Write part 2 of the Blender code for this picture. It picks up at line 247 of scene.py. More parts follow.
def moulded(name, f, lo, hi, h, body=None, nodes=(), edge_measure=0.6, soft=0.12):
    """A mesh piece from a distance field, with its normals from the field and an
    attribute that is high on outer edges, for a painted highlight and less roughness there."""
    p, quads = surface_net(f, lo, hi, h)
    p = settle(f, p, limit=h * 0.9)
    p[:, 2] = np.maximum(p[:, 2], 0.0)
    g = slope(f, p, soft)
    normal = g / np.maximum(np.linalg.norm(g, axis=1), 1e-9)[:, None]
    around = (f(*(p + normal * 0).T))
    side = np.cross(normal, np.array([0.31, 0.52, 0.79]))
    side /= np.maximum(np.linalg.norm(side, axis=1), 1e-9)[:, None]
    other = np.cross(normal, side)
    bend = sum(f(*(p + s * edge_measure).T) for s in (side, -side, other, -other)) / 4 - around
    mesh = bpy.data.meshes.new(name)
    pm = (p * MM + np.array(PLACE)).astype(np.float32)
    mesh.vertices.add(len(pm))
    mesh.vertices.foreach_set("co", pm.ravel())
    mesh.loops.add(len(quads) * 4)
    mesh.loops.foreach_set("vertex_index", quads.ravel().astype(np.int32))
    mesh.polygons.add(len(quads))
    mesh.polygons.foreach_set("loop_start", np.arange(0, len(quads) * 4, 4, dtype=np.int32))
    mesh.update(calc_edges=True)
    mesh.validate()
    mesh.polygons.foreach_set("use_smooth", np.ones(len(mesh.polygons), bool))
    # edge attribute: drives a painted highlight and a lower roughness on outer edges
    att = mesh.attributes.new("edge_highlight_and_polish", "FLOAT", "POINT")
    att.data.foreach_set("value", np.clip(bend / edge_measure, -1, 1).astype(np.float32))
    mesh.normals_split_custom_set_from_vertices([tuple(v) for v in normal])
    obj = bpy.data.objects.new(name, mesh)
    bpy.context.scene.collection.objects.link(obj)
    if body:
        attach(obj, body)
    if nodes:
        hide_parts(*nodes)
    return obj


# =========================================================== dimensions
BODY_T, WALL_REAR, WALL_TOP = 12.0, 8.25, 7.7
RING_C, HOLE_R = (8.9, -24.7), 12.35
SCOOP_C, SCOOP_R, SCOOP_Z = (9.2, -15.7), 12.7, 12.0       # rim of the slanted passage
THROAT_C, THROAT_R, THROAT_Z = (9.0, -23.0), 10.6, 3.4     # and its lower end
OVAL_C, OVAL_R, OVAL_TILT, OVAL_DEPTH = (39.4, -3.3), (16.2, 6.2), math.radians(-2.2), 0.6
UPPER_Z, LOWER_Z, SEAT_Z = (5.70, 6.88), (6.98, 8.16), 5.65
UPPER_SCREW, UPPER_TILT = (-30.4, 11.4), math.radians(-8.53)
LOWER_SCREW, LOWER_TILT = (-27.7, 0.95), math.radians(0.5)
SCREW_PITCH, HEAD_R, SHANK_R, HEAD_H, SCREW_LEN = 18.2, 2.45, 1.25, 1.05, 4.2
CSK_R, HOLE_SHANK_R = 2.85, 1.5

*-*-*

Exercise description: Give the listing above again, word for word.

Finished exercise:
Write part 2 of the Blender code for this picture. It picks up at line 247 of scene.py. More parts follow.
def moulded(name, f, lo, hi, h, body=None, nodes=(), edge_measure=0.6, soft=0.12):
    """A mesh piece from a distance field, with its normals from the field and an
    attribute that is high on outer edges, for a painted highlight and less roughness there."""
    p, quads = surface_net(f, lo, hi, h)
    p = settle(f, p, limit=h * 0.9)
    p[:, 2] = np.maximum(p[:, 2], 0.0)
    g = slope(f, p, soft)
    normal = g / np.maximum(np.linalg.norm(g, axis=1), 1e-9)[:, None]
    around = (f(*(p + normal * 0).T))
    side = np.cross(normal, np.array([0.31, 0.52, 0.79]))
    side /= np.maximum(np.linalg.norm(side, axis=1), 1e-9)[:, None]
    other = np.cross(normal, side)
    bend = sum(f(*(p + s * edge_measure).T) for s in (side, -side, other, -other)) / 4 - around
    mesh = bpy.data.meshes.new(name)
    pm = (p * MM + np.array(PLACE)).astype(np.float32)
    mesh.vertices.add(len(pm))
    mesh.vertices.foreach_set("co", pm.ravel())
    mesh.loops.add(len(quads) * 4)
    mesh.loops.foreach_set("vertex_index", quads.ravel().astype(np.int32))
    mesh.polygons.add(len(quads))
    mesh.polygons.foreach_set("loop_start", np.arange(0, len(quads) * 4, 4, dtype=np.int32))
    mesh.update(calc_edges=True)
    mesh.validate()
    mesh.polygons.foreach_set("use_smooth", np.ones(len(mesh.polygons), bool))
    # edge attribute: drives a painted highlight and a lower roughness on outer edges
    att = mesh.attributes.new("edge_highlight_and_polish", "FLOAT", "POINT")
    att.data.foreach_set("value", np.clip(bend / edge_measure, -1, 1).astype(np.float32))
    mesh.normals_split_custom_set_from_vertices([tuple(v) for v in normal])
    obj = bpy.data.objects.new(name, mesh)
    bpy.context.scene.collection.objects.link(obj)
    if body:
        attach(obj, body)
    if nodes:
        hide_parts(*nodes)
    return obj


# =========================================================== dimensions
BODY_T, WALL_REAR, WALL_TOP = 12.0, 8.25, 7.7
RING_C, HOLE_R = (8.9, -24.7), 12.35
SCOOP_C, SCOOP_R, SCOOP_Z = (9.2, -15.7), 12.7, 12.0       # rim of the slanted passage
THROAT_C, THROAT_R, THROAT_Z = (9.0, -23.0), 10.6, 3.4     # and its lower end
OVAL_C, OVAL_R, OVAL_TILT, OVAL_DEPTH = (39.4, -3.3), (16.2, 6.2), math.radians(-2.2), 0.6
UPPER_Z, LOWER_Z, SEAT_Z = (5.70, 6.88), (6.98, 8.16), 5.65
UPPER_SCREW, UPPER_TILT = (-30.4, 11.4), math.radians(-8.53)
LOWER_SCREW, LOWER_TILT = (-27.7, 0.95), math.radians(0.5)
SCREW_PITCH, HEAD_R, SHANK_R, HEAD_H, SCREW_LEN = 18.2, 2.45, 1.25, 1.05, 4.2
CSK_R, HOLE_SHANK_R = 2.85, 1.5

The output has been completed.